Dataset:
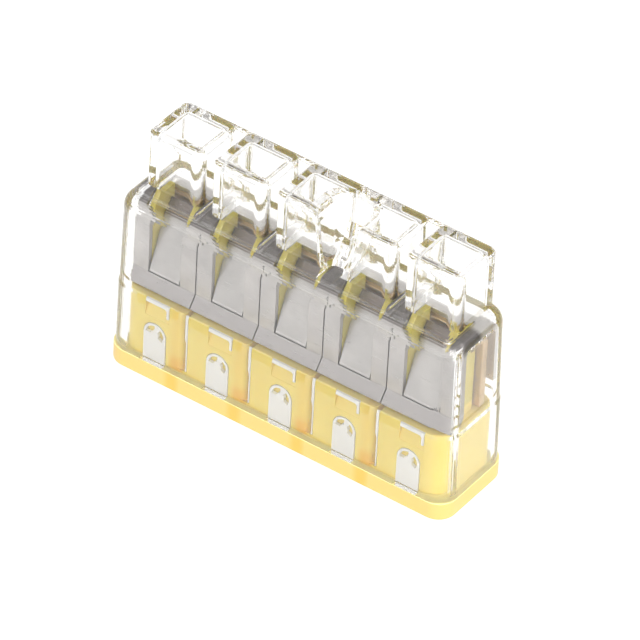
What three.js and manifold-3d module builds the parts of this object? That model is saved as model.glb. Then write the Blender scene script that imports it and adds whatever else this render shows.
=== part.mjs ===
// Five-pole push-in wire connector: a clear housing over a coloured entry cover,
// with one sprung steel cage and one copper busbar inside.
//
// Frame: X runs along the row of poles, Y through the thickness (front is -Y), Z up.
// Wires enter from below through the cover, whose underside is the plane z = 0.
// Units are millimetres.

import * as THREE from 'three';
import { mergeVertices } from 'three/addons/utils/BufferGeometryUtils.js';
import Module from 'manifold-3d';

const wasm = await Module();
wasm.setup();

// Driving dimensions of the whole connector.
const POLES = 5;
const PITCH = 3.83;
const LENGTH = 20.5;
const THICKNESS = 5.4;
const HEIGHT = 13.8;
const CORNER_RADIUS = 1.0;
const WALL = 0.6;

// Entry cover.
const FLANGE_HEIGHT = 1.0;
const CARRIER_TOP = 4.75;
const CARRIER_HALF_LENGTH = 9.55;
const CARRIER_HALF_DEPTH = 2.05;
const CARRIER_CORNER = 0.7;
const ENTRY_RADIUS = 1.55;
const BORE_RADIUS = 1.0;
const BORE_Y = -0.22;
const FUNNEL_TOP = 1.7;
const WINDOW_WIDTH = 1.5;
const WINDOW_TOP = 3.35;
const CHANNEL_HALF_WIDTH = 0.97;
const RIB = 0.3;
const RIB_TOP = 9.9;
const RIB_FRONT = -0.96;
const RIB_BACK = 0.66;
const RIB_CURVE_REACH = 0.7;
const RIB_CURVE_RISE = 1.0;
const RECESS_TOP = 4.45;
const RECESS_BOTTOM = 3.65;
const RECESS_DEPTH = 0.4;
const RECESS_HALF_WIDTH = 0.7;
const COVER_SLOT = 0.28;
const COVER_SLOT_DEPTH = 0.5;

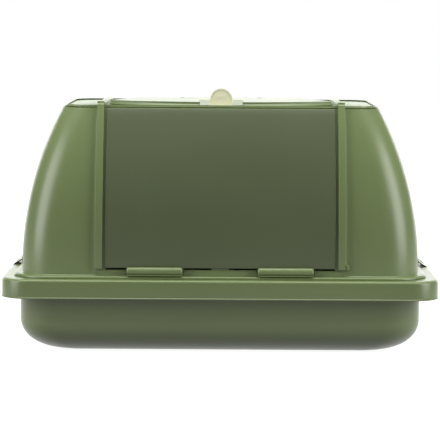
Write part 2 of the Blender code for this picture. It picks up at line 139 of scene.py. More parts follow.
def roundedBlock(name, low, high, corner, axis, segments=6):
    # a block whose four edges along one axis are rounded
    made = block(name, low, high)
    openMesh(made)
    along = "XYZ".index(axis)
    pick("EDGE", lambda e: abs((e.verts[0].co - e.verts[1].co).normalized()[along]) > 0.99)
    bpy.ops.mesh.bevel(offset=corner, segments=segments, affect="EDGES")
    bpy.ops.object.mode_set(mode="OBJECT")
    return made


def roundBar(name, centre, radius, length, axis="X", vertices=40):
    startClean()
    turn = {"X": (0, math.pi / 2, 0), "Y": (math.pi / 2, 0, 0), "Z": (0, 0, 0)}[axis]
    bpy.ops.mesh.primitive_cylinder_add(
        vertices=vertices, radius=radius, depth=length, location=centre, rotation=turn
    )
    made = bpy.context.object
    made.name = name
    placeInMesh(made)
    return made


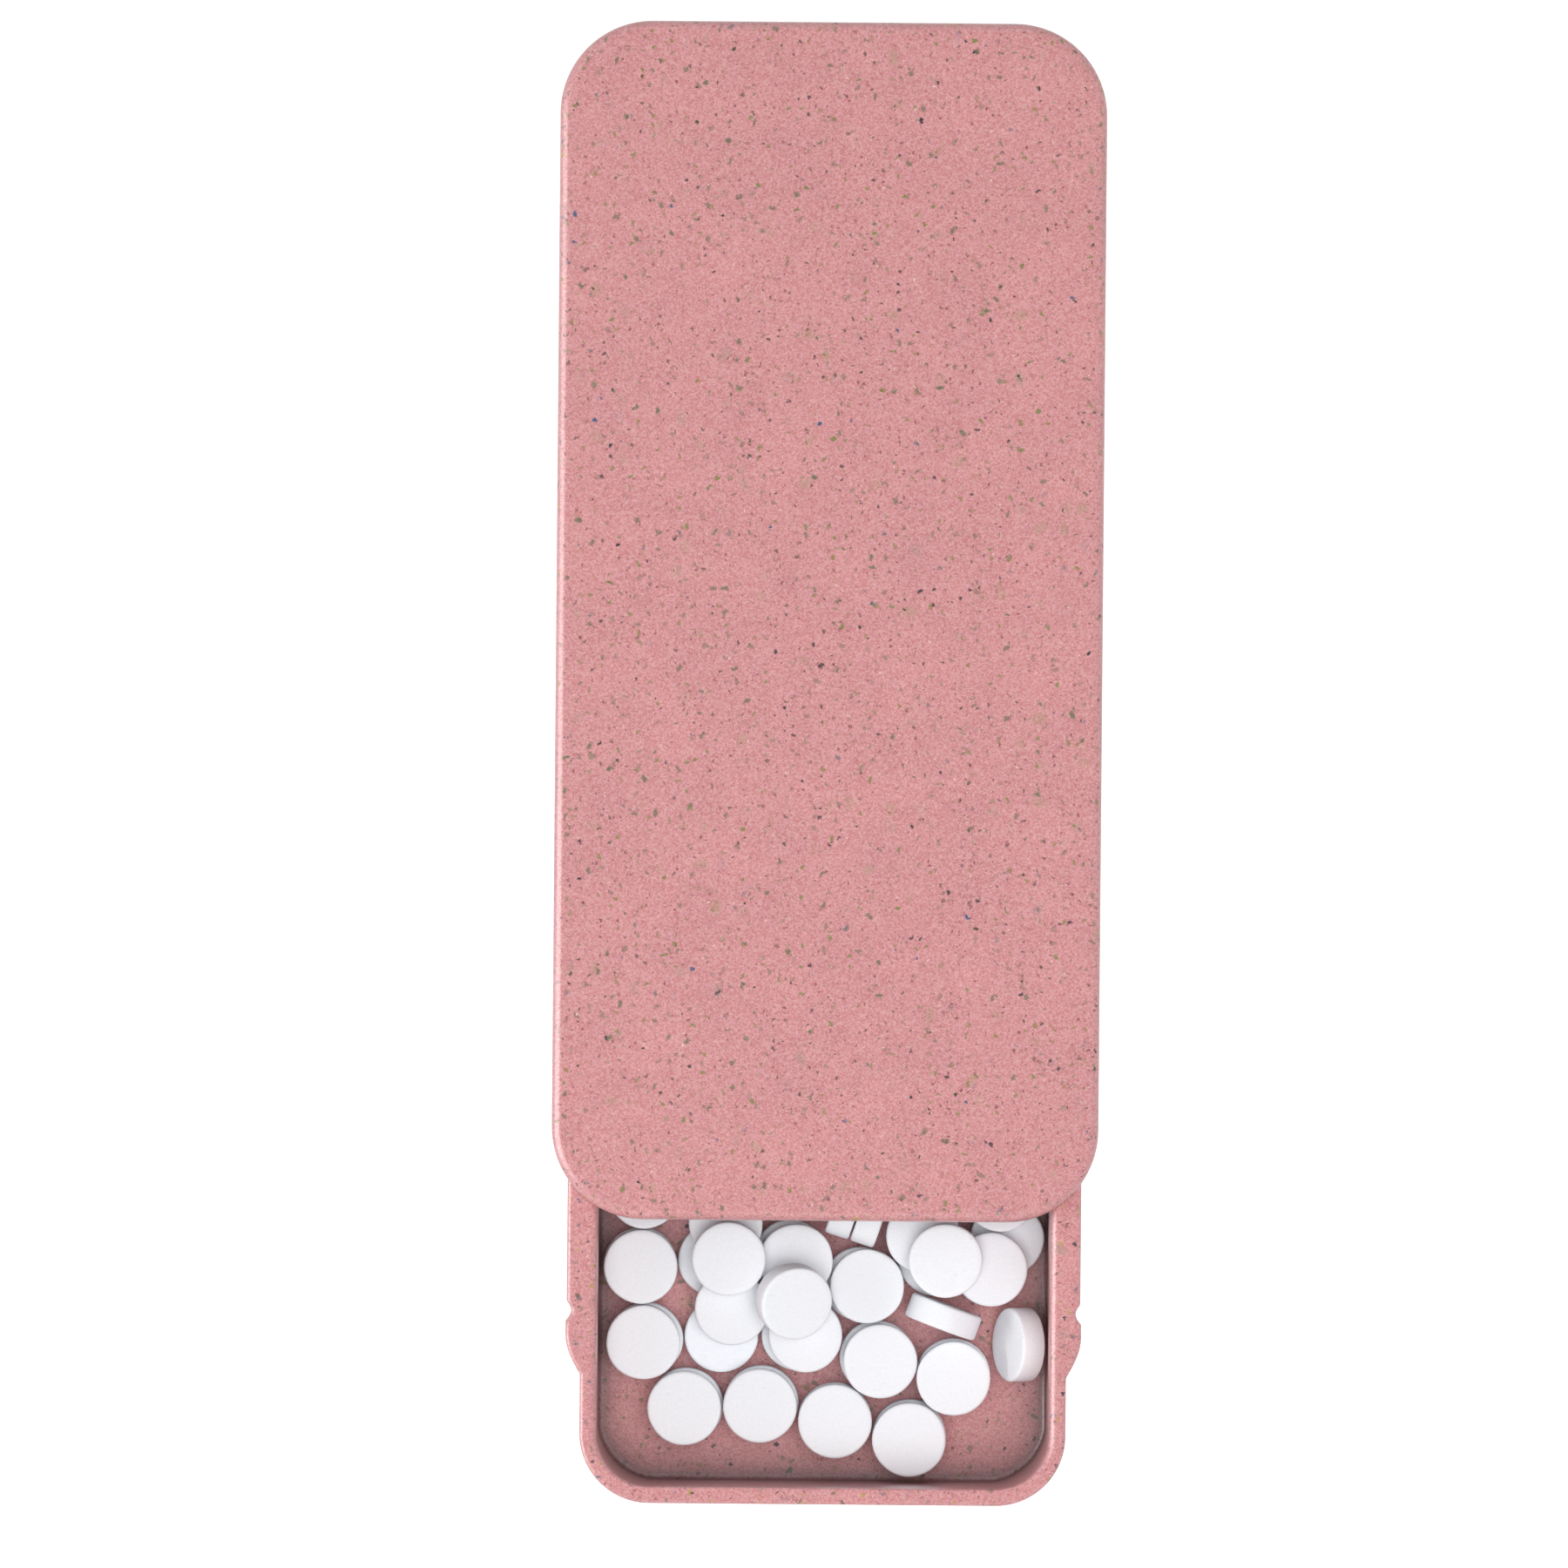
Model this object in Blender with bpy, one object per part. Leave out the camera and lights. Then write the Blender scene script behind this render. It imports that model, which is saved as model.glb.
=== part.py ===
"""Slide-open mint box: a shallow tray with side rails, a lid that runs on them, and loose mints.

Metres, +Z up. The origin is the centre of the tray's underside. +Y runs from the tray's near end,
the end that slides into the open, to the far end. The lid stands partly open, as in use.
"""

import math

import bmesh
import bpy
from mathutils import Euler, Quaternion, Vector

# Tray: an open box with rounded corners
TRAY_LENGTH = 0.0926
TRAY_WIDTH = 0.0390
TRAY_HEIGHT = 0.0124
TRAY_CORNER = 0.0056
TRAY_WALL = 0.00135
TRAY_FLOOR = 0.0012
TRAY_FOOT_ROUND = 0.0015
CAVITY_FOOT_ROUND = 0.0006
RIM_ROUND = 0.00025

# Rails: a flange flush with the rim, round both sides and the far end
RAIL_REACH = 0.0011
RAIL_THICKNESS = 0.0014
RAIL_START = 0.0103
NOSE_LENGTH = 0.0032
NOSE_RISE = 0.00008
NOSE_FLAT = 0.0011
NOTCH_LENGTH = 0.0016
NOTCH_DEPTH = 0.0004
STOP_LENGTH = 0.0022
STOP_RISE = 0.00025
STOP_SPACING = 0.0007

# Lid: a flat panel with a channel along both sides and the far end
LID_PANEL = 0.0014
LID_WALL = 0.0009
LID_CORNER = 0.0074
LID_TOP_ROUND = 0.0006
LID_FOOT_ROUND = 0.0003
LIP_THICKNESS = 0.0010
NUB_REACH = 0.0003
NUB_LENGTH = 0.0009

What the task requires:
Repeat every record, exactly as written.

Finished exercise:
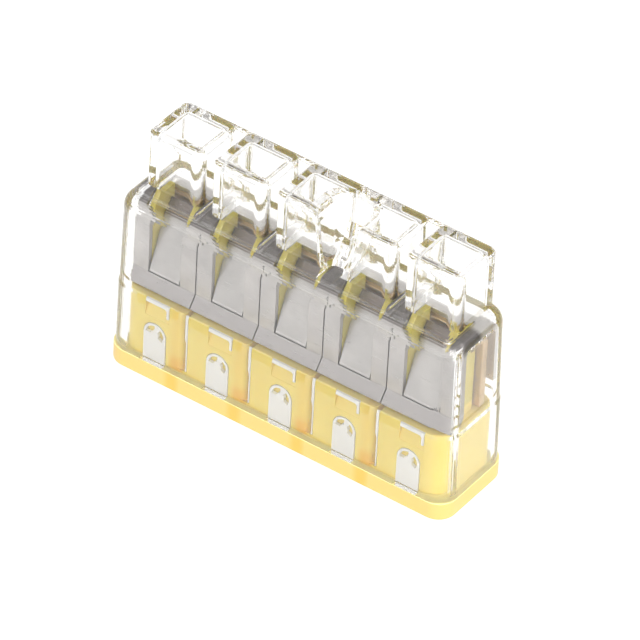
What three.js and manifold-3d module builds the parts of this object? That model is saved as model.glb. Then write the Blender scene script that imports it and adds whatever else this render shows.
=== part.mjs ===
// Five-pole push-in wire connector: a clear housing over a coloured entry cover,
// with one sprung steel cage and one copper busbar inside.
//
// Frame: X runs along the row of poles, Y through the thickness (front is -Y), Z up.
// Wires enter from below through the cover, whose underside is the plane z = 0.
// Units are millimetres.

import * as THREE from 'three';
import { mergeVertices } from 'three/addons/utils/BufferGeometryUtils.js';
import Module from 'manifold-3d';

const wasm = await Module();
wasm.setup();

// Driving dimensions of the whole connector.
const POLES = 5;
const PITCH = 3.83;
const LENGTH = 20.5;
const THICKNESS = 5.4;
const HEIGHT = 13.8;
const CORNER_RADIUS = 1.0;
const WALL = 0.6;

// Entry cover.
const FLANGE_HEIGHT = 1.0;
const CARRIER_TOP = 4.75;
const CARRIER_HALF_LENGTH = 9.55;
const CARRIER_HALF_DEPTH = 2.05;
const CARRIER_CORNER = 0.7;
const ENTRY_RADIUS = 1.55;
const BORE_RADIUS = 1.0;
const BORE_Y = -0.22;
const FUNNEL_TOP = 1.7;
const WINDOW_WIDTH = 1.5;
const WINDOW_TOP = 3.35;
const CHANNEL_HALF_WIDTH = 0.97;
const RIB = 0.3;
const RIB_TOP = 9.9;
const RIB_FRONT = -0.96;
const RIB_BACK = 0.66;
const RIB_CURVE_REACH = 0.7;
const RIB_CURVE_RISE = 1.0;
const RECESS_TOP = 4.45;
const RECESS_BOTTOM = 3.65;
const RECESS_DEPTH = 0.4;
const RECESS_HALF_WIDTH = 0.7;
const COVER_SLOT = 0.28;
const COVER_SLOT_DEPTH = 0.5;

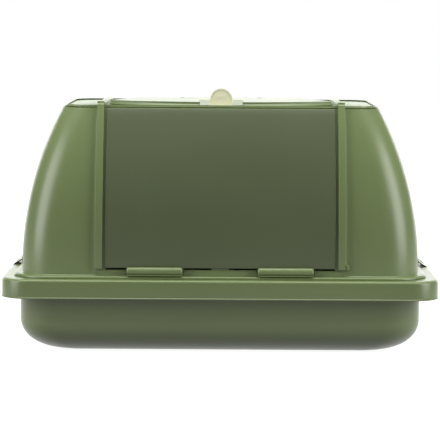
Write part 2 of the Blender code for this picture. It picks up at line 139 of scene.py. More parts follow.
def roundedBlock(name, low, high, corner, axis, segments=6):
    # a block whose four edges along one axis are rounded
    made = block(name, low, high)
    openMesh(made)
    along = "XYZ".index(axis)
    pick("EDGE", lambda e: abs((e.verts[0].co - e.verts[1].co).normalized()[along]) > 0.99)
    bpy.ops.mesh.bevel(offset=corner, segments=segments, affect="EDGES")
    bpy.ops.object.mode_set(mode="OBJECT")
    return made


def roundBar(name, centre, radius, length, axis="X", vertices=40):
    startClean()
    turn = {"X": (0, math.pi / 2, 0), "Y": (math.pi / 2, 0, 0), "Z": (0, 0, 0)}[axis]
    bpy.ops.mesh.primitive_cylinder_add(
        vertices=vertices, radius=radius, depth=length, location=centre, rotation=turn
    )
    made = bpy.context.object
    made.name = name
    placeInMesh(made)
    return made


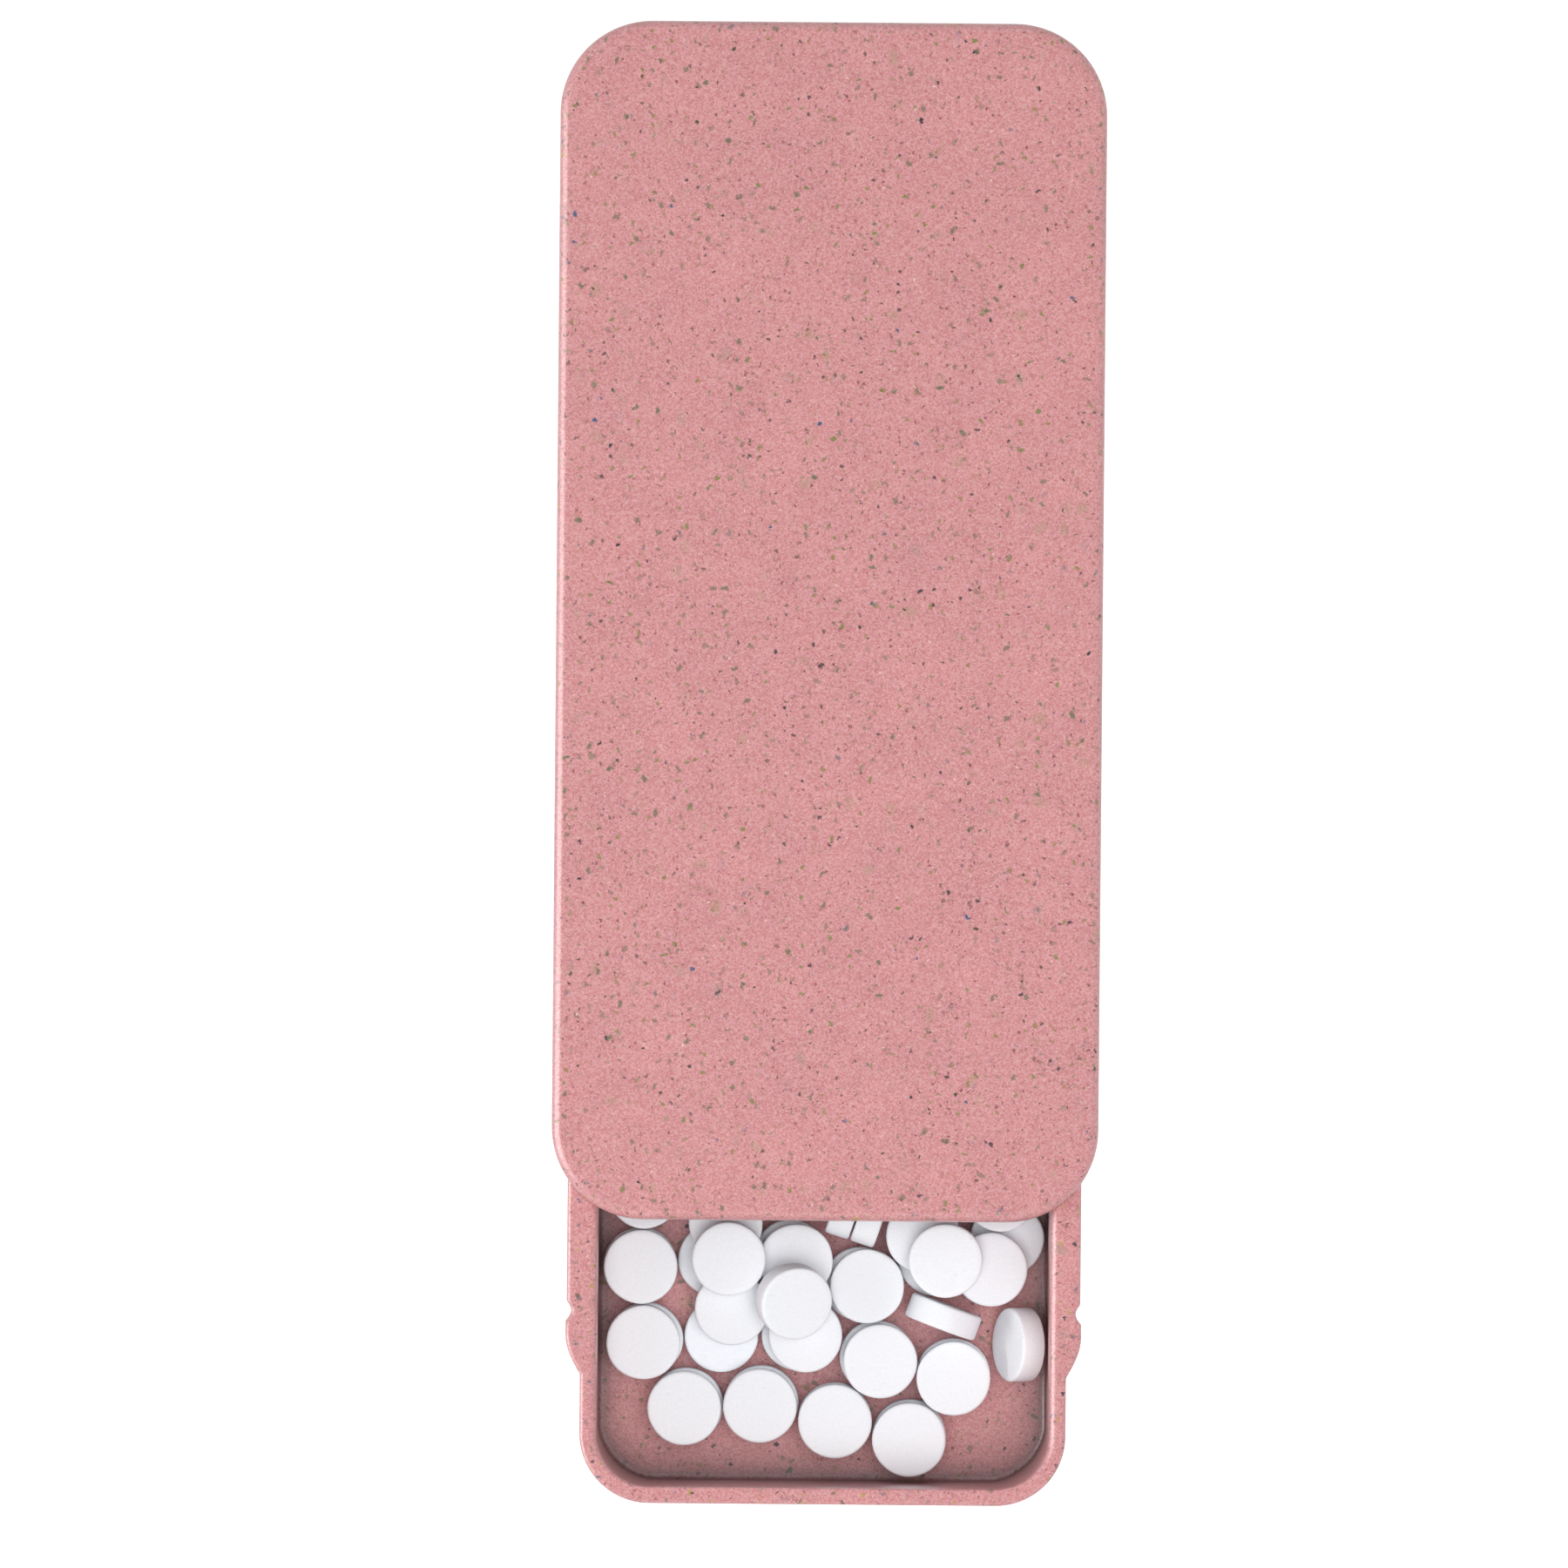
Model this object in Blender with bpy, one object per part. Leave out the camera and lights. Then write the Blender scene script behind this render. It imports that model, which is saved as model.glb.
=== part.py ===
"""Slide-open mint box: a shallow tray with side rails, a lid that runs on them, and loose mints.

Metres, +Z up. The origin is the centre of the tray's underside. +Y runs from the tray's near end,
the end that slides into the open, to the far end. The lid stands partly open, as in use.
"""

import math

import bmesh
import bpy
from mathutils import Euler, Quaternion, Vector

# Tray: an open box with rounded corners
TRAY_LENGTH = 0.0926
TRAY_WIDTH = 0.0390
TRAY_HEIGHT = 0.0124
TRAY_CORNER = 0.0056
TRAY_WALL = 0.00135
TRAY_FLOOR = 0.0012
TRAY_FOOT_ROUND = 0.0015
CAVITY_FOOT_ROUND = 0.0006
RIM_ROUND = 0.00025

# Rails: a flange flush with the rim, round both sides and the far end
RAIL_REACH = 0.0011
RAIL_THICKNESS = 0.0014
RAIL_START = 0.0103
NOSE_LENGTH = 0.0032
NOSE_RISE = 0.00008
NOSE_FLAT = 0.0011
NOTCH_LENGTH = 0.0016
NOTCH_DEPTH = 0.0004
STOP_LENGTH = 0.0022
STOP_RISE = 0.00025
STOP_SPACING = 0.0007

# Lid: a flat panel with a channel along both sides and the far end
LID_PANEL = 0.0014
LID_WALL = 0.0009
LID_CORNER = 0.0074
LID_TOP_ROUND = 0.0006
LID_FOOT_ROUND = 0.0003
LIP_THICKNESS = 0.0010
NUB_REACH = 0.0003
NUB_LENGTH = 0.0009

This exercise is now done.